Si concurrís a escuchar Chopin, dicen das por sabido que vas a escuchar piano. ¡Error! Cierto que la soledad habrá tocado el corazón del compositor pero eventualmente convocó a un Cello. Lo digo en otro idioma para conservar algo de la raíz sonora, una suerte de estilización del vigor. ¡Un árbol tan bien usado! Los años en que creció (quién sepa dónde), tal vez predestinado a su transmutación cellesca pero ¡qué vida!  Un día de tala te vas de la tierra, después a que un cepillo te pula y luego el brillo. Esto apenas el principio, hasta que te haga vivir Granata en Salta. Martes 14 de Mayo, un par para la soledad de la estrella negra (un piano de cola).

La lluvia como el fuego, crepita pero el sonido de la pizca de agua levitando en suspenso durante la caída, la escuchó Federico. Las cuerdas esperan el intersticio y más a gusto están cuando al unísono con las teclas. 

Decía lluvia aunque llovizna, más bien, desprendida de la nube, ignota hasta que el Chelo aparece a ponerle voz al llanto. 

Llorar y explicar a la vez, ¡quién pudiera! A veces, cuando la lágrima no alcanza, un agudo de arena se expande y resta gravedad al precipicio del piano chopiniano. 

Agudo de arena, intermedio grave en contrapunto a la angustia hilarante de unas notas finas, de cristal a punto de astillarse. Sin estrépito, por supuesto. Chopin estalla con mesura, en un suspenso de manía intensa y expansiva; que momento a momento se abre camino hasta la cuerda y tocada ésta por el desenfreno del piano, abandona éste (ahora sí) tranquilo la tormenta. Pareciera que de una conversación se retirara para regresar luego más elocuente, con una pronunciación más acelerada. Ambos se agotan, esperan sin darle espacio a la nada y calmos pero la tempestad, ay, es ciega. 

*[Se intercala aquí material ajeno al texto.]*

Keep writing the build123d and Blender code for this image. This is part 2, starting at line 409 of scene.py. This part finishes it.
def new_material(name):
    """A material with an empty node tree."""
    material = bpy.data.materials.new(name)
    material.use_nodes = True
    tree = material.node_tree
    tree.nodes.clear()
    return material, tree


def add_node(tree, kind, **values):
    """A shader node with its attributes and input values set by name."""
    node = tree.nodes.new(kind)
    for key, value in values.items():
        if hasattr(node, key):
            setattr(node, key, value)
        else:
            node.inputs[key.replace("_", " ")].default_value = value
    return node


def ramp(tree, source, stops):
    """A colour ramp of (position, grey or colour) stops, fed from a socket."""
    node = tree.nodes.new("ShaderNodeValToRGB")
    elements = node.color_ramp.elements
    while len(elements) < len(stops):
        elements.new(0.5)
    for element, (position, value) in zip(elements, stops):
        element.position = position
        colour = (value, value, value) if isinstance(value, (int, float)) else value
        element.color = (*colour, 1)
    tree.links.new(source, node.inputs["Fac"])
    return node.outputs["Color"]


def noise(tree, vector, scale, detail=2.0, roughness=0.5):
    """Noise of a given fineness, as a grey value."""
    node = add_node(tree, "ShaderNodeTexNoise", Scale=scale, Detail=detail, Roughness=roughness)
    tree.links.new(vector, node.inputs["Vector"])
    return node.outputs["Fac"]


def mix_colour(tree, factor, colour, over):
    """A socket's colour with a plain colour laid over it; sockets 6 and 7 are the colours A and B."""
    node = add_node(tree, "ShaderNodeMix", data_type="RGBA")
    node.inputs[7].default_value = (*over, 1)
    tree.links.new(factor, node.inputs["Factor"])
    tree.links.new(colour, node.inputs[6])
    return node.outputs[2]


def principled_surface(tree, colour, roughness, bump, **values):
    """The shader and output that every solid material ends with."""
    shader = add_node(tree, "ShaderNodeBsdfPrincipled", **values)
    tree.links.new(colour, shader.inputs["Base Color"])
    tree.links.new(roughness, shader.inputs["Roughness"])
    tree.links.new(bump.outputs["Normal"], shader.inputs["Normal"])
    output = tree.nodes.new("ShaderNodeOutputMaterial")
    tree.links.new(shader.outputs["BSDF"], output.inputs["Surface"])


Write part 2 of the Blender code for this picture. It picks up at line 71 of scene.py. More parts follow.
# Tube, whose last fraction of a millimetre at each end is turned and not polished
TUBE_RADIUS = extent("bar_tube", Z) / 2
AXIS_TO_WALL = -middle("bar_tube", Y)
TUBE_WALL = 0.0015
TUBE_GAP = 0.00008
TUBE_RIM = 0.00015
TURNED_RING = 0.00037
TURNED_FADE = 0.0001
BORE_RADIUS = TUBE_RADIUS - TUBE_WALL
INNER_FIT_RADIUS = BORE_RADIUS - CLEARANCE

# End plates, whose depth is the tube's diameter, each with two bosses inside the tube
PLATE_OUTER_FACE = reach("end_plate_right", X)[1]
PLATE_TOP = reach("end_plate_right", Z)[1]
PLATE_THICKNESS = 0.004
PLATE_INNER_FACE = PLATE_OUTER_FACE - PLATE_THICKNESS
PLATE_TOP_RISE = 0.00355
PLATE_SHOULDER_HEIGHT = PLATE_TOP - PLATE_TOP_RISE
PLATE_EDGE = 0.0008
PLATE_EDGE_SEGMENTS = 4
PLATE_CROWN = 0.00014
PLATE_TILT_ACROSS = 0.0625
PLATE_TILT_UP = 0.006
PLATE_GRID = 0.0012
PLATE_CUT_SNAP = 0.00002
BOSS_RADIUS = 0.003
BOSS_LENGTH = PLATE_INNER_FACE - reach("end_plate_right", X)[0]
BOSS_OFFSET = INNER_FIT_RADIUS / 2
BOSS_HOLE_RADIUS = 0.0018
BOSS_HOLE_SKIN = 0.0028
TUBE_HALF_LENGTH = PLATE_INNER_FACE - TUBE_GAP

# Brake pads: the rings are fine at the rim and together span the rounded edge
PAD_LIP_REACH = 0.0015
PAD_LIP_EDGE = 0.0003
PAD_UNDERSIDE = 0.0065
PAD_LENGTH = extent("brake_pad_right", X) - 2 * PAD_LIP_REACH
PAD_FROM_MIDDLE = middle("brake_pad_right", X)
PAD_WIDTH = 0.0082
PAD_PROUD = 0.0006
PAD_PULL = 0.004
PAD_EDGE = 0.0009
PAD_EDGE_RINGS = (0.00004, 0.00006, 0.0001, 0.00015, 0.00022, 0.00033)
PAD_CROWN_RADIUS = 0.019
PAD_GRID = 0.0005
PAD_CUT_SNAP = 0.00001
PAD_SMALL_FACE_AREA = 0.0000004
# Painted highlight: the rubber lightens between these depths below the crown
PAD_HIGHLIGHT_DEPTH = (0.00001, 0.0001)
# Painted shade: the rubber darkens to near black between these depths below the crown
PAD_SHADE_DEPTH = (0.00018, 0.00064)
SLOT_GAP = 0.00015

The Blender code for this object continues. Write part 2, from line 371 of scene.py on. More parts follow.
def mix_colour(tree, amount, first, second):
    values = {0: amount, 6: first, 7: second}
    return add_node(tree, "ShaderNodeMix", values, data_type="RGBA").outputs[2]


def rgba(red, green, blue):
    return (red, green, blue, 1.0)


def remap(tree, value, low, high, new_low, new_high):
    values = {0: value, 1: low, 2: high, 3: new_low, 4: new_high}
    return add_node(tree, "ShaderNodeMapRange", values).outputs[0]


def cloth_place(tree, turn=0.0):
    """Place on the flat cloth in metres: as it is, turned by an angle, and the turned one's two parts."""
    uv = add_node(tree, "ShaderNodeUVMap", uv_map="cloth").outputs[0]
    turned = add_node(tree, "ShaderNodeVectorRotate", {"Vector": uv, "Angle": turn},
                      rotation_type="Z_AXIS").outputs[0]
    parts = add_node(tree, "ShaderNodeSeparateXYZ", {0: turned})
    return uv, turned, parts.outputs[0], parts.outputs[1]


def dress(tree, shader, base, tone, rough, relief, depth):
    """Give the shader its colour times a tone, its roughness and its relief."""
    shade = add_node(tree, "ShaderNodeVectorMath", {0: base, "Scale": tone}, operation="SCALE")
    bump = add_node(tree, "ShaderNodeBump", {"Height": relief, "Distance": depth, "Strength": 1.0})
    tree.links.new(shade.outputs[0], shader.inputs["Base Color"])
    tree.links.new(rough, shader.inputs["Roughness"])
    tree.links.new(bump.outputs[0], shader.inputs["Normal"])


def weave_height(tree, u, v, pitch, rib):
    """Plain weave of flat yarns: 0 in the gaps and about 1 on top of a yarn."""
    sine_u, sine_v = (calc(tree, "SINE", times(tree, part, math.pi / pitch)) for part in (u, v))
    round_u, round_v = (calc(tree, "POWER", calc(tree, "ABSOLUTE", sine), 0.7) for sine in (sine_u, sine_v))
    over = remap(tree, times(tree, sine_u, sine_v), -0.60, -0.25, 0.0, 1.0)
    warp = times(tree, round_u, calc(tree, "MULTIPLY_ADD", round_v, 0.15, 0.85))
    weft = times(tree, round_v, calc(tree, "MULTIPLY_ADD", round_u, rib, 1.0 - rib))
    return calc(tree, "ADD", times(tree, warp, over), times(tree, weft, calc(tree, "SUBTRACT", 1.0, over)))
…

Déjame decirte (claman las cuerdas) que por mi parte…(continúa el piano). Eso era, una conversación de dos para terceros. Lleno el escenario y también algunas butacas abajo. Hay que llorar, llorar con deleite y los relámpagos, la calle escurriéndose, los autos…

O sólo el piano… ¿Por qué no? Bruno ejecutó cada sonido uno a uno, dándole tiempo al eco de llamarse al silencio para continuar… Así deseaba el compositor la belleza. Cada nota lo suficientemente afín a la música como para hacer con una, una canción. Entonces Bruno acaricia una tecla y la contempla suceder, respira el intervalo y prosigue con otra, y así sucesivamente cuando tal debía hacerse. 

¡Qué tragedia! Qué es una persona sino una mente arrojada a la intemperie, a la descortesía del azar, a la opulencia del tiempo. ¡Qué si no un ir continuo entre la maleza! Pero no caigo en autocompasiones. Hago como enseña el Músico, atravesar la vida con la dignidad de la pieza musical; que no cede a las alturas del ruido ni aún cuando más atroz. En cambio, estira los brazos para recoger del trueno la electricidad y ya en tierra, sentado al arrullo del río le muestra a un brote el relámpago sin quemarlo.  

Cuando más angustiado, la pieza se torna pesada y ardua. Detiene la progresión de la escala, retrocede, va y viene, mira a un lado y a otro… Vemos que algo ilumina la niebla, ¿llega el amanecer? Siete sonidos le bastan para salir del tumulto sonoro, hacer caminar la belleza y concluir la espiral. 

Qué sería vivir sin pasión… ¡Gracias, María Fernanda Bruno, Romina Granata!